Tahliye Demişken

Tahliye Demişken

Bugünlerde ortalıkta en çok dolaşan kelime tahliye. “Falanca tahliye edildi”, “filanca tahliye edildi” deniliyor. Biz de tahliye kelimesinin ne demeğe geldiğini bilmesek de, birisi “falanca tahliye edildi” deyince bir şey anladığımızı varsayıyoruz. Bu varsayımlardan en yaygını “tahliye edildi” ibaresinden “serbest bırakıldı” anlamı çıkarmamızdır. Hâlbuki serbest bırakma başka tahliye edilme başka. Aslında  hukuk sahasında kullanılan  kelimelerin, başta “hukuk” kelimesinin kendisinin Türkçeden tard edilememesinin neticeleri bunlar. Bu kelimelerin "Öztürkçesini" bulamadılar, bulamıyorlar, bulamayacaklar. Ve yine bu sıralarda "Kürtçülüğüyle" övünenlerin "Öztürkçe tutkunluğu" da dikkate değer. Mesela BDP'liler "özerk" kelimesini dillerinden düşürmüyor. Ne dediklerini biliyorlar mı acaba? Yahut ne dedikleri anlaşılmasın diye mi özerk kelimesinde ısrarcılar? Özerk yerine "muhtar" kelimesini kullanırlarsa kendilerine gülüneceğinin farkında olsalar gerek. Zira muhtar ihtiyar sahibi, yani iradesi olan demek.  X, Q, W harflerini çok sevdikleri gâvur yazısının içinden çıkan "otonomi" kelimesini kullanmaktan kaçmalarının da başka bir sebebi olsa gerek. Yahut özerk kelimesinin Kurmanci, Zazaki, Gorani ve Soranicesi ne demek acaba? Mesela şu günlerde Kırım hadiseleri sırasında Kırımlılar "Kırım Muhtar Cumhuriyeti" tabirini kullandılar hep, duyduk. Zaten Kırım Tatarca’sında oranın resmi adı Kırım Muhtar Cumhuriyeti'dir.  Kırım Özerk Cumhuriyeti ibaresi Türkiye'deki televizyonlardan  işitildi yalnızca.

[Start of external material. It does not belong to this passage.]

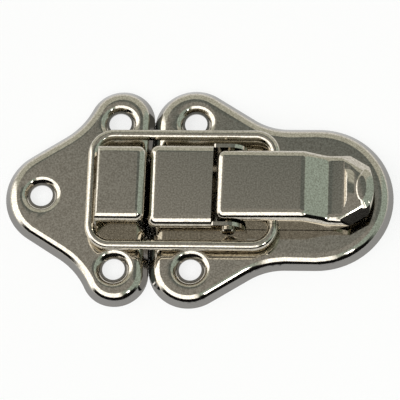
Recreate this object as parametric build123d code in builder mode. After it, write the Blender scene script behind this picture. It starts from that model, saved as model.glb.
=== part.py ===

Tahliye Arapça bir kelime ve boşaltma demek. Helâ kökünden geliyor. Evet, kelimenin kökü helâ, bildiğimiz helâ. O da boş, tenha yer demek. İnsanların arasında taharet almak edep dışı olduğu için biz helâ demişiz. Bugün mesela yan yana ayakta bevledenlerin o işi yaptıkları yere helâ denmiyor çünkü orası tenha değil.  Hani Nasrettin Hoca'ya Amerikalı bir misafir gelmiş de gecenin bir vakti helâyı sormuş. Hoca da Amerikalıyı almış evin dışında uzakça bir yere götürmüş ve boş bir tarlaya varmışlar "İşte burası!" demiş.  Bunun üzerine Amerikalı şaşırıp da Hoca'ya "Organizasyon bozuk" diye çıkışınca Hoca’dan “Organizasyon tabii ki bozuk! Eğer organizasyon bozuk olmasaydı sen benim babamın tarlasına edeceğine gelip ben senin babanın tarlasına ederdim!” cevabını almış.

Tahliye kelimesini şu anda Türkçede en doğru manasıyla su tahliyesi derken kullanıyoruz. Mesela bir yeri su bastığı zaman oradaki suyu tahliye ediyoruz yani boşaltıyoruz. Yahut barajlarda aşırı doluluk olduğu zaman barajın kapakları açılır ve fazla su tahliye edilir. Onu da barajlardaki su tahliyesi olarak biliyoruz. Tahliye kelimesini doğru kullanımı böyledir. Peki, bugünkü hukuki manada tahliye kelimesinin aslı ne? Yani bugün hapishaneler çok dolu olduğu için mi tahliyelerden söz ediyoruz? Mesele hapishanelerin boşaltılması mıdır? Hayır, işte yukarda da dediğimiz gibi, serbest bırakma manasında tahliye edildi deniyor. Ama bunun aslı “tahliye-i sebil”dir. Bugün bu ibareden “sebil” kelimesi düşmüş. Sebil bildiğimiz sebil. Hani sokaklarda fisebilillah dağıtılan su. Ama kelimenin asıl manası yol, cadde demek. Zaten sebil işi de yolda, caddede yapıldığı için böyle denmiş. Tahliye-i sebil ibaresi de yolun boşaltılması demek. Yani mahpusun önündeki mânianın kaldırılması, yolunun açılması demek. Biz de bu "tahliye-i sebiller" dolayısıyla kimlere hangi yolların açıldığını göreceğiz.